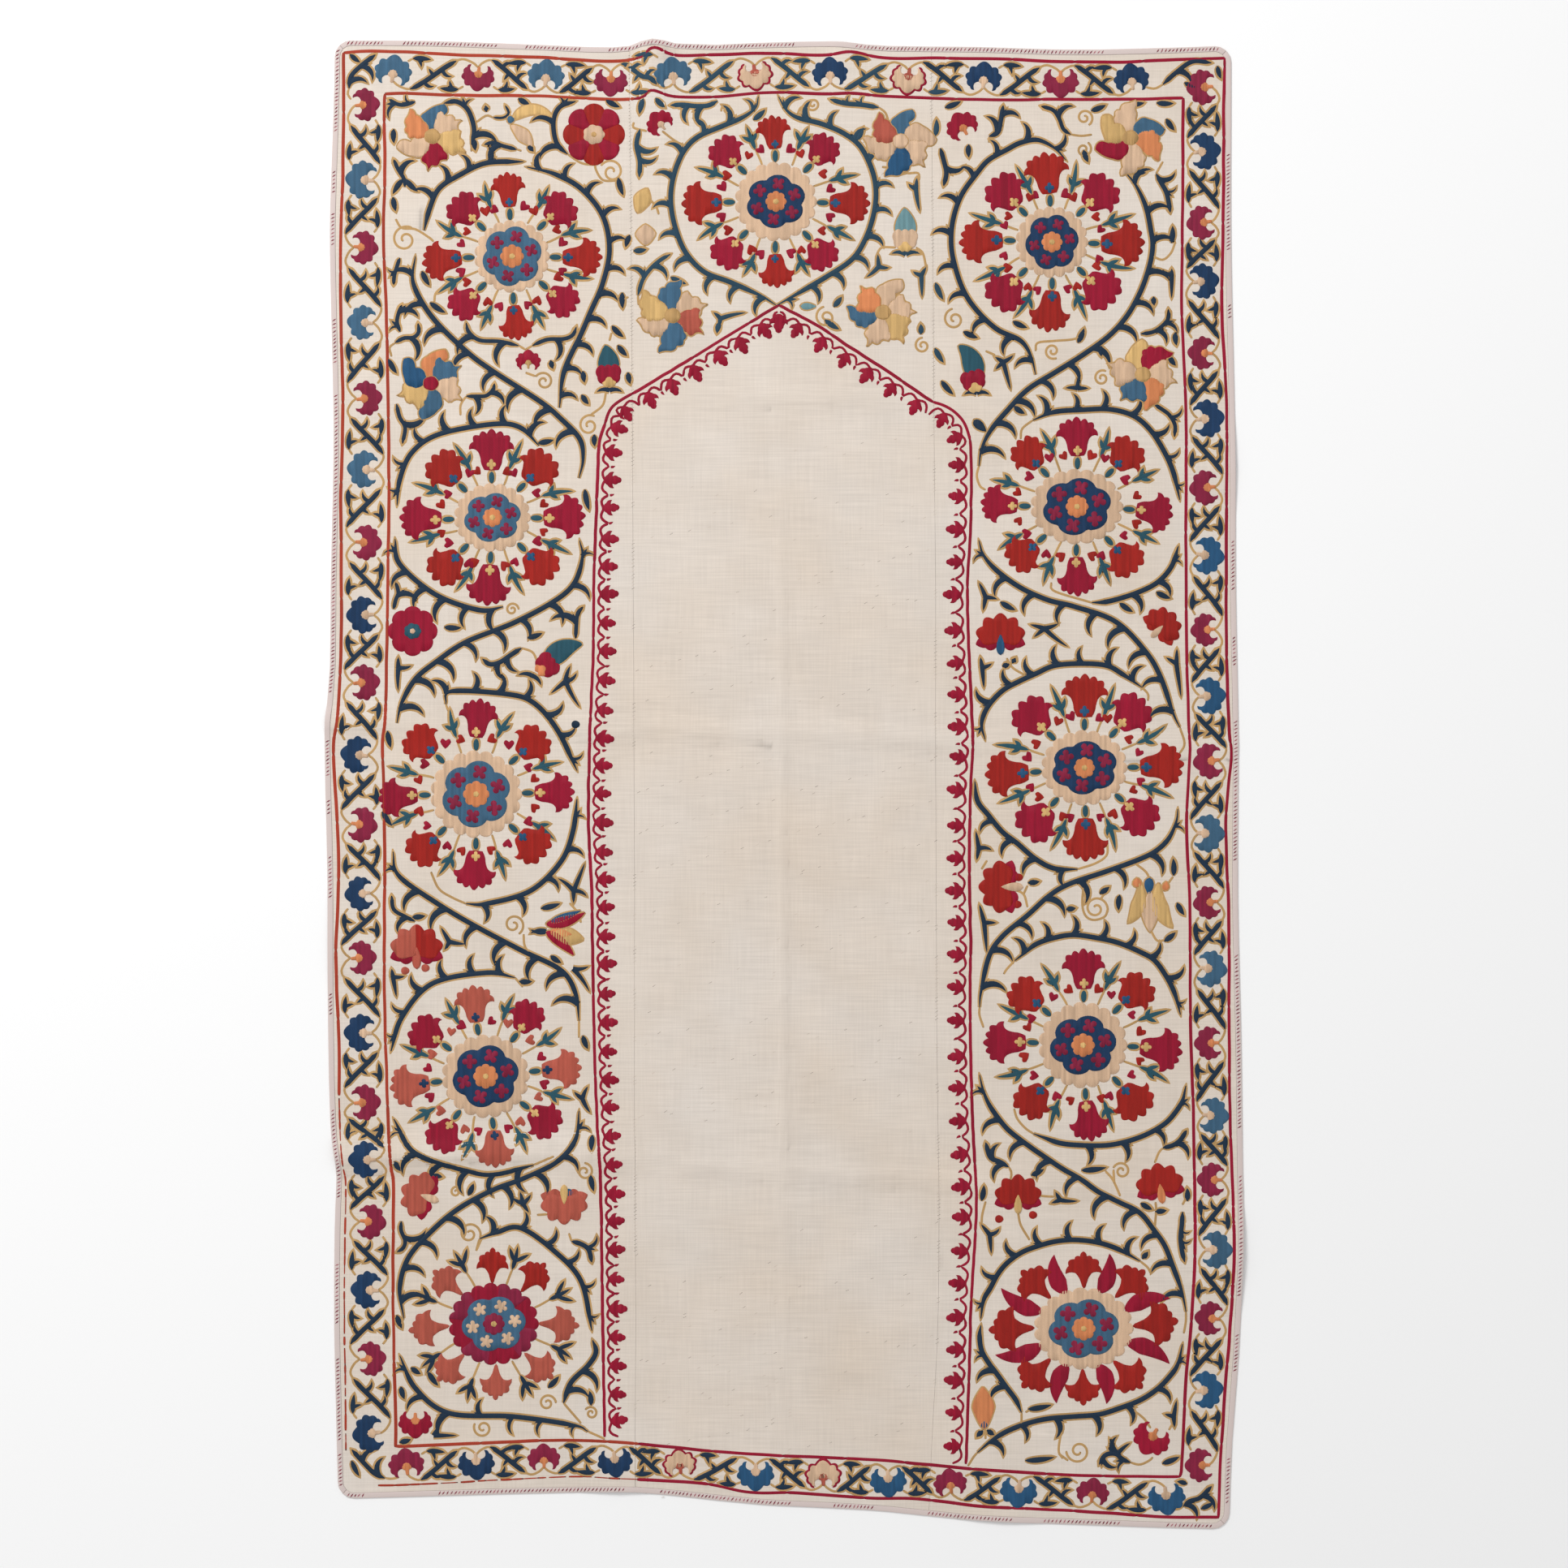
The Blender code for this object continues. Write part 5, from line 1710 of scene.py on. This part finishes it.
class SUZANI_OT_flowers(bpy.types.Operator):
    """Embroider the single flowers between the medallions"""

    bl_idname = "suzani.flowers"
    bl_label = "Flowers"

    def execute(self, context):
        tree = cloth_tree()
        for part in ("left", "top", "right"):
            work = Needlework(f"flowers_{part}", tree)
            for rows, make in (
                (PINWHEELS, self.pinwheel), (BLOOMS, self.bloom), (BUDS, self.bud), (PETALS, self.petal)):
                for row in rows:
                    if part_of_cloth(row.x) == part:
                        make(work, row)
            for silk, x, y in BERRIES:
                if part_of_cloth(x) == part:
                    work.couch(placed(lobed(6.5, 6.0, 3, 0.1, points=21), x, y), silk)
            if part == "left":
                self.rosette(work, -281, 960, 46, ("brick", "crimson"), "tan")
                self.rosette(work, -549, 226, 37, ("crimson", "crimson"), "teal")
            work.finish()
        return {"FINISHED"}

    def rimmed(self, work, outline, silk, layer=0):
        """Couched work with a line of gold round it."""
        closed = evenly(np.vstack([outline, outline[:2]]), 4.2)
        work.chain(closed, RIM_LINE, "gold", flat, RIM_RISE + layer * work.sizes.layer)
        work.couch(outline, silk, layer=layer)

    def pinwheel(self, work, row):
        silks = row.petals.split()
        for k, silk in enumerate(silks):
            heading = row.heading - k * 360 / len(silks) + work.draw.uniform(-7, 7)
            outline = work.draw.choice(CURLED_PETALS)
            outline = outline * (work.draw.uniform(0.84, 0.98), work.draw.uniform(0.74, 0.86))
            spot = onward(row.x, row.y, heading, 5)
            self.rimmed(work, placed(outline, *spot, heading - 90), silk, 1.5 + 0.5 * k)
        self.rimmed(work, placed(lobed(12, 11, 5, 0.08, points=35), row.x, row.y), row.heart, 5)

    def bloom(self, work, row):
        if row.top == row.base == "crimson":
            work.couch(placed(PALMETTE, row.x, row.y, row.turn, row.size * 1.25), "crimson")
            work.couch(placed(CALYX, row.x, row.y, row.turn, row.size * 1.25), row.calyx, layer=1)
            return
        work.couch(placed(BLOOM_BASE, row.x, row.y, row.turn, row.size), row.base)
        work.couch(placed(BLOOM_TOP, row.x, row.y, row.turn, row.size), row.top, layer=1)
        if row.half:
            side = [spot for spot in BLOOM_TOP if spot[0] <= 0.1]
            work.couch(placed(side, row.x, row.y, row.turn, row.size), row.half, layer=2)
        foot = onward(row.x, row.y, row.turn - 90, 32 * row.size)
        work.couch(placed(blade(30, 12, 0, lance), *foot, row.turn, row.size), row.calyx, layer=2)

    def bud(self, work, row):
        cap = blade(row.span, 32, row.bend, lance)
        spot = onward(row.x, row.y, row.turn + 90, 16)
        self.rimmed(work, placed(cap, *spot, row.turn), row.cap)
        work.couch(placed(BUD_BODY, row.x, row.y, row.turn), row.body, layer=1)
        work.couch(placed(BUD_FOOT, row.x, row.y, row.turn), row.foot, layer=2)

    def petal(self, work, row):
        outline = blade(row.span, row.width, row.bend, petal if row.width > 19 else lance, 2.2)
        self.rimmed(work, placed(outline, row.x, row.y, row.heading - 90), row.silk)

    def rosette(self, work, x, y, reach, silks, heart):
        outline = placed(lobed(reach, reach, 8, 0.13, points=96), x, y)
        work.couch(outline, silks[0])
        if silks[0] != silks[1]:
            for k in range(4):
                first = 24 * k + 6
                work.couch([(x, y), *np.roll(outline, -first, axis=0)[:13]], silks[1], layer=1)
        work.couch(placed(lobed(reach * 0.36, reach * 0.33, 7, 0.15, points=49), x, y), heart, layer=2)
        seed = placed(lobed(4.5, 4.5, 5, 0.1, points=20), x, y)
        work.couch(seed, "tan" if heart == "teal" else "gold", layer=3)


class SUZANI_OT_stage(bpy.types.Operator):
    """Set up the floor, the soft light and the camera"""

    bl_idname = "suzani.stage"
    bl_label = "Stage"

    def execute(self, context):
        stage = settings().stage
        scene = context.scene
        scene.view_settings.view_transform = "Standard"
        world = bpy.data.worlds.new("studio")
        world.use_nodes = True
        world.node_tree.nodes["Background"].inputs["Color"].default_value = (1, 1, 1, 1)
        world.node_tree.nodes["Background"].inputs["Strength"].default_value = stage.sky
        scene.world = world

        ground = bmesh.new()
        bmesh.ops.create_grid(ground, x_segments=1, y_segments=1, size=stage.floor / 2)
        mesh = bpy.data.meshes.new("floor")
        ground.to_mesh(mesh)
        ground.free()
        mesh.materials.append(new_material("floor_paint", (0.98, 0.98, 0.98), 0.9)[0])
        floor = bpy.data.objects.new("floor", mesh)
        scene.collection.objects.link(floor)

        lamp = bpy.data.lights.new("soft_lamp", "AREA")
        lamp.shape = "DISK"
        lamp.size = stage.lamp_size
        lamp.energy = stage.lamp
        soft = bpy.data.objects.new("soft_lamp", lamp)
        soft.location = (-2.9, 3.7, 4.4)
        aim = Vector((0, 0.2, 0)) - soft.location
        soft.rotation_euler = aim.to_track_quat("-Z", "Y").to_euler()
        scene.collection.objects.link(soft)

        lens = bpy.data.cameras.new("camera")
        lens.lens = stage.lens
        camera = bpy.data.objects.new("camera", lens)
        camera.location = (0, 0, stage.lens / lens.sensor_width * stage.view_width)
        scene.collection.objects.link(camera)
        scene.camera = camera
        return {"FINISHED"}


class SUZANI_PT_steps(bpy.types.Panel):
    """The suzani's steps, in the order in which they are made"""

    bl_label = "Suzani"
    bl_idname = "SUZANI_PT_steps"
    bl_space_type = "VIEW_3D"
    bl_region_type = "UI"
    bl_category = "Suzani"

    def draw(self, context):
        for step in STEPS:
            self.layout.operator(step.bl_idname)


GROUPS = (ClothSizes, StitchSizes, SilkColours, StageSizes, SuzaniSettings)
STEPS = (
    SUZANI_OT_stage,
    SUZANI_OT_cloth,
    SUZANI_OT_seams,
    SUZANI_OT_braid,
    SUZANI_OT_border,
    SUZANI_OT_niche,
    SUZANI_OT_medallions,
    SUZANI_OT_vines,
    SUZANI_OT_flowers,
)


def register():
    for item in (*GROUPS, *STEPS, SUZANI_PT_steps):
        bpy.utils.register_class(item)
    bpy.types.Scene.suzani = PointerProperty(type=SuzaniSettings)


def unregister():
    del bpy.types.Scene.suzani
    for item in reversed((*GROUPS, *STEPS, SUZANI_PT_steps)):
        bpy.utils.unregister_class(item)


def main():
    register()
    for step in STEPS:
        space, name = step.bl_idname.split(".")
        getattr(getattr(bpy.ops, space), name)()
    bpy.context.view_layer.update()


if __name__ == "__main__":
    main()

**Task statement:**
Return each line that includes "part".

**Reply to the task:**
The Blender code for this object continues. Write part 5, from line 1710 of scene.py on. This part finishes it.
        for part in ("left", "top", "right"):
            work = Needlework(f"flowers_{part}", tree)
                    if part_of_cloth(row.x) == part:
                if part_of_cloth(x) == part:
            if part == "left":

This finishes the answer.